Measuring Customer Experience

You should invite a limited number of people from your target customer-base to “experience” the MVP of your product. Keep in mind that a “limited” number could still be thousands of people. Then you observe their behaviour when using your product as well as their behaviour afterwards. You can measure using a framework like a Net Promoter Score or NPS where you ask your MVP users, on a scale from 1-10, how likely they are to recommend your product to someone else. A 9 or 10 is a +1 score, a 7 or 8 is 0 (neutral) score and a 6 down to 1 is a -1 score. Then you add up the score for 100 users (or multiple the number of users to get a score out of 100). If the score for every 100 users is 50+ you know you are on the right track. You can also measure velocity like amount usage or # of visits instead of # of signups - since the latter is a vanity metric. The more a customer uses your MVP the better.

Measure Purchases

The best way to validate you are on the right track with your product or service is that people are willing to pay you for it.
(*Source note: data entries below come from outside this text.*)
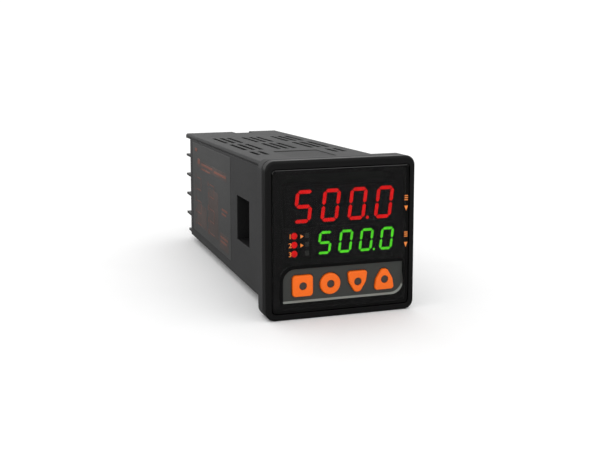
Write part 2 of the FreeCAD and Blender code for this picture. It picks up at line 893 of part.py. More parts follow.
def make_processor():
    """Flat square chip on the left board."""
    half = processor_side / 2
    return block((-side_board_x, -side_board_x + processor_height),
                 (processor_y - half, processor_y + half), (processor_z - half, processor_z + half))


# ---------------------------------------------------------------- terminals


def fin_heights():
    """Z of the fins, from the lowest up; the case's guard closes the top bay."""
    upper = [top_fin_z - index * fin_pitch for index in range(terminal_count - 1)]
    return [lowest_fin_z] + upper[::-1]


def bay_heights():
    """Z of the middle of every terminal bay, from the lowest up."""
    lows = [z + fin_thickness / 2 for z in fin_heights()]
    highs = [z - fin_thickness / 2 for z in fin_heights()[1:]] + [inside_half_height]
    return [(low + high) / 2 for low, high in zip(lows, highs)]


def make_terminal_block():
    """Right-hand block: a base in the case mouth, a spine and a fin under every bay."""
    mouth_x = inside_half_width - block_clearance
    mouth_z = inside_half_height - block_clearance
    outer_x = half_width - fin_side_inset
    base = block((block_inner_x, mouth_x), (block_base_front, block_base_rear), (-mouth_z, mouth_z))
    spine = block((block_inner_x, block_inner_x + block_spine), (block_base_rear, guard_rear),
                  (lowest_fin_z - fin_thickness / 2, mouth_z))
    fins = []
    for index, z in enumerate(fin_heights()):
        rear = guard_rear - (lowest_fin_shortening if index == 0 else 0)
        z_range = (z - fin_thickness / 2, z + fin_thickness / 2)
        fins.append(block((block_inner_x, mouth_x), (block_base_rear, case_length), z_range))
        fins.append(block((block_inner_x, outer_x), (case_length, rear), z_range))
    body = base.fuse([spine] + fins)
    slot = block((side_board_x - side_board_clearance, side_board_x + board_thickness + side_board_clearance),
                 (block_base_front - cutter_reach, block_base_front + block_slot_depth),
                 (-half_height, inside_half_height - side_board_top_gap + side_board_clearance))
    cutters = [slot]
    for z in bay_heights():
        cutters.append(rod_y(terminal_x, z, screw_diameter + 2 * screw_hole_clearance,
                             block_base_rear - screw_reach - screw_hole_clearance, block_base_rear + cutter_reach))
        cutters.append(pin_box(z, block_base_front - cutter_reach, block_base_rear + cutter_reach, pin_clearance))
    return body.cut(cutters).removeSplitter()


def pin_box(z, y_front, y_back, growth):
    """Flat pin along the inner face of the side board, grown all round."""
    x_range = (side_board_x - pin_thickness - growth, side_board_x + growth)
    half_w = pin_width / 2 + growth
    return block(x_range, (y_front, y_back), (z - half_w, z + half_w))


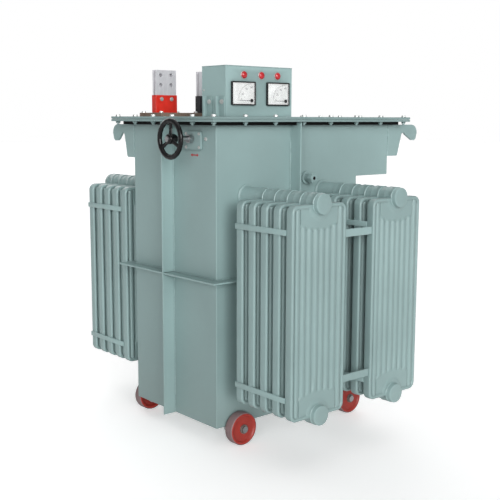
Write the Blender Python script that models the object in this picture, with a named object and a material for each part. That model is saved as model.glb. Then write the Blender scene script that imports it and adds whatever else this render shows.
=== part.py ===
"""Oil-cooled variable-voltage rectifier unit with a hand-driven variac in its tank.

Frame: metres, +Z up, origin under the middle of the whole unit, on the floor.
x runs along the handwheel end of the tank, y runs from that end to the far one.
"""

from math import cos, hypot, pi, radians, sin

import bmesh
import bpy
from mathutils import Matrix, Vector

GAP = 0.0003  # clearance left between touching pieces
SIDES = 24  # facets of a round piece

# Tank
TANK_W = 0.580
TANK_D = 0.813
TANK_H = 1.255
WALL = 0.005
HEAD_D = 1.023  # depth of the wider head under the lid
HEAD_Z = 1.012  # height of its floor above the tank floor
AXLE_Z = 0.069
TANK_Z = 0.080  # tank floor above the ground
FRONT_Y = -0.5505  # the handwheel end of the tank
LEFT_X = -TANK_W / 2
RIGHT_X = TANK_W / 2
BACK_Y = FRONT_Y + TANK_D
HEAD_BACK_Y = FRONT_Y + HEAD_D
TOP_Z = TANK_Z + TANK_H

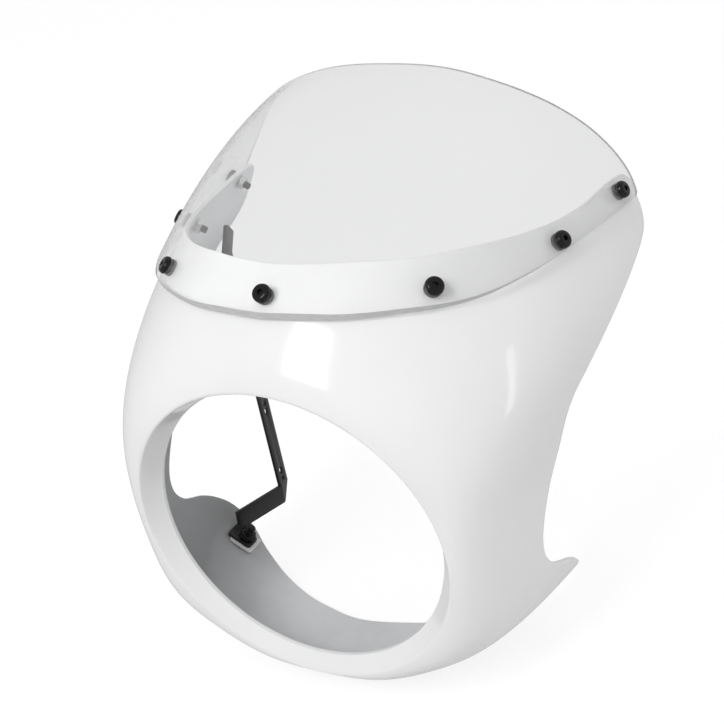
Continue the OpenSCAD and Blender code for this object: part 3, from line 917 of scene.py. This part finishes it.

Keep in mind that you don’t always have to get someone to pay you for it, they just need to THINK you are paying for it. For example, the business software startup inDinero offered a signup form on their landing page that required customers to input a credit card. InDinero didn’t even have credit card processing set up, but prospective customers still THOUGHT they were paying. Doing this also helps you determine if you are pricing your product right. Remember that a paying customer is the best validation for your product.

Observe, don’t Show

The worst thing to do is show your customer exactly how to use your product. This isn’t putting them in a real life situation. You can’t possibly be there every time a customer looks at your product for the first time. Letting them discover it themselves first can show you whether your design is intuitive and simple enough. So give them the MVP without guidance and observe what happens.

Measure Engagement

How often does a customer come back to your website or use your product? This helps with both validating the level of customer interest as well as with understanding your business model. Take Spotify or any streaming music service, for example, if they have a pay-per play cost model and users listen to too many songs then the amount they charge customers wouldn’t be enough to cover their cost. You can also look at how long a customer stays on your site or how much time they spend using your product, and who the frequent returnees are. These insights lead you to think about how you get the proper marketing messages to get in front of this target customer base.